In one study I did where we used Danish registry data, there was this interesting community service experiment, where basically everybody who would have gotten less than 90 days jail time, instead of spending up to 90 days in jail they just had 90 additional days of community service.

What we saw is that 15 years down the road the people who were in the community service experimental group, their sons had a 25% lower risk of experiencing criminal justice contact before their mid-20s.
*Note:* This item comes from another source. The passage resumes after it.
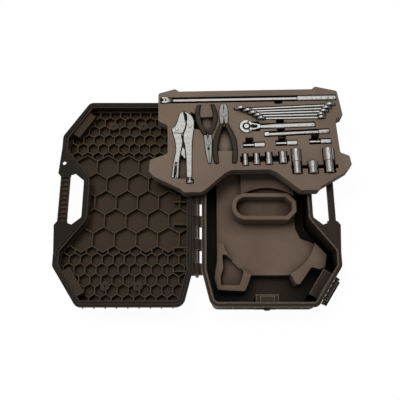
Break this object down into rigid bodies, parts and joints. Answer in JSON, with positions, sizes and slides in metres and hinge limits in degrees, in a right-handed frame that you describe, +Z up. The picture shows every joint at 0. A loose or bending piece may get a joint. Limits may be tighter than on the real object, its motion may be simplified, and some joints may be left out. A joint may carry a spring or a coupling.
{
  "type": "hard tool case",
  "caption": "Hinged moulded tool case lying open: honeycomb lid, foam-lined base, corner latches, split grip, and a foam tray of fitted hand tools",
  "frame": {"origin": "middle of the flat underside of the base shell", "axes": "+Z up, +X from the hinge towards the base's grip, +Y along the hinge away from the viewer of the picture"},
  "size_m": [0.7387, 0.5741, 0.133],
  "materials": {
    "case_plastic": "moulded, fine grain",
    "tray_foam": "closed-cell foam, matt",
    "base_foam": "closed-cell foam, matt",
    "seal_rubber": "soft rubber",
    "foot_rubber": "rubber",
    "grip_dip": "dipped rubber",
    "chrome": "polished",
    "steel": "brushed"
  },
  "bodies": {
    "base": {"base_shell": "case_plastic", "hinge_pin": "steel", "latch_pin_far": "steel", "latch_pin_near": "steel", "valve_seal": "seal_rubber", "valve_nut": "case_plastic", "base_foam": "base_foam"},
    "lid": {"lid_shell": "case_plastic", "rim_seal": "seal_rubber", "lid_feet": "foot_rubber", "lid_foot_screws": "steel"},
    "latch_far": {"latch_far": "case_plastic"},
    "latch_near": {"latch_near": "case_plastic"},
    "valve": {"valve_knob": "case_plastic"},
    "tray": {"tool_tray": "tray_foam", "small_socket_1": "chrome", "small_socket_2": "chrome", "small_socket_3": "chrome", "small_socket_4": "chrome", "deep_socket_1": "chrome", "short_socket": "chrome", "deep_socket_2": "chrome", "bit_socket_1": "chrome", "bit_socket_2": "chrome", "bit_socket_3": "chrome", "wrench_1": "chrome", "wrench_2": "chrome", "wrench_3": "chrome", "wrench_4": "chrome", "wrench_5": "chrome", "breaker_bar": "chrome", "breaker_pin": "steel", "ratchet_body": "chrome", "ratchet_screws": "steel", "extension_bar": "chrome", "long_nose_left": "chrome", "long_nose_right": "chrome", "long_nose_grip_left": "grip_dip", "long_nose_grip_right": "grip_dip", "long_nose_rivet": "steel", "cutters_left": "chrome", "cutters_right": "chrome", "cutters_grip_left": "grip_dip", "cutters_grip_right": "grip_dip", "cutters_rivet": "steel", "locking_body": "chrome", "locking_jaw": "chrome", "locking_lever": "chrome", "locking_release": "steel", "locking_rivets": "steel", "locking_screw": "chrome"},
    "breaker_tip": {"breaker_head": "chrome"},
    "ratchet_gear": {"ratchet_drive": "chrome"},
    "ratchet_switch": {"ratchet_lever": "chrome"}
  },
  "joints": [
    {"name": "lid_hinge", "type": "hinge", "parent": "base", "child": "lid", "pos_m": [-0.18, 0, 0.088], "axis": [0, 1, 0], "range_deg": [0, 180]},
    {"name": "tray_lift", "type": "slide", "parent": "base", "child": "tray", "axis": [0, 0, 1], "range_m": [0, 0.853]},
    {"name": "latch_far_turn", "type": "hinge", "parent": "base", "child": "latch_far", "pos_m": [0.14286, 0.22583, 0.07], "axis": [0.5468, -0.8373, 0], "range_deg": [0, 100]},
    {"name": "latch_near_turn", "type": "hinge", "parent": "base", "child": "latch_near", "pos_m": [0.14286, -0.22583, 0.07], "axis": [-0.5468, -0.8373, 0], "range_deg": [0, 180]},
    {"name": "valve_turn", "type": "hinge", "parent": "base", "child": "valve", "pos_m": [-0.013, -0.266, 0.058], "axis": [0, -1, 0], "range_deg": [0, 180]},
    {"name": "breaker_head_tip", "type": "hinge", "parent": "tray", "child": "breaker_tip", "pos_m": [-0.26578, 0.25855, 0.1188], "axis": [-0.0209, 0.9998, 0], "range_deg": [0, 10]},
    {"name": "ratchet_spin", "type": "hinge", "parent": "tray", "child": "ratchet_gear", "pos_m": [-0.05465, 0.18289, 0.12], "axis": [0, 0, 1], "continuous": true},
    {"name": "ratchet_lever_flip", "type": "hinge", "parent": "tray", "child": "ratchet_switch", "pos_m": [-0.03979, 0.18346, 0.13], "axis": [0, 0, 1], "range_deg": [-20, 20]}
  ],
  "couplings": [
    {"joint": "tray_lift", "follows": "lid_hinge", "m_per_rad": 0.2712}
  ]
}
And so, in the little bit of experimental evidence we do have, we see these really strong effects of experiencing incarceration, or having a father experience incarceration, relative to not having them experience that.

How did you find yourself in this area of research, particularly?

To be honest, in terms of my personal biography, it makes a lot of sense because I grew up in a pretty heavily disadvantaged neighborhood, and certainly noticed high levels of criminal justice contact among folks I was growing up with.

Where did you grow up?

I grew up in St. Elmo, in Chattanooga, Tennessee. I grew up in basically the only racially integrated neighborhood in Chattanooga. I have Googled my ZIP code from growing up, and looked at it during the census years when I was living there as a small child, and realized that it seemed very normal to me, but it was a pretty poor neighborhood.

It was only after the fact that I reflected on that and thought about that. I started graduate school and I wanted to do stuff on childhood inequality. That was always what I'd been interested in, what made me go on to do my Ph.D., and my second year of graduate school my eventual advisor basically was like if you're really interested in childhood inequality, this is something that hasn't been studied at all in a serious way. If you really care about marginalized children, this is the way to go.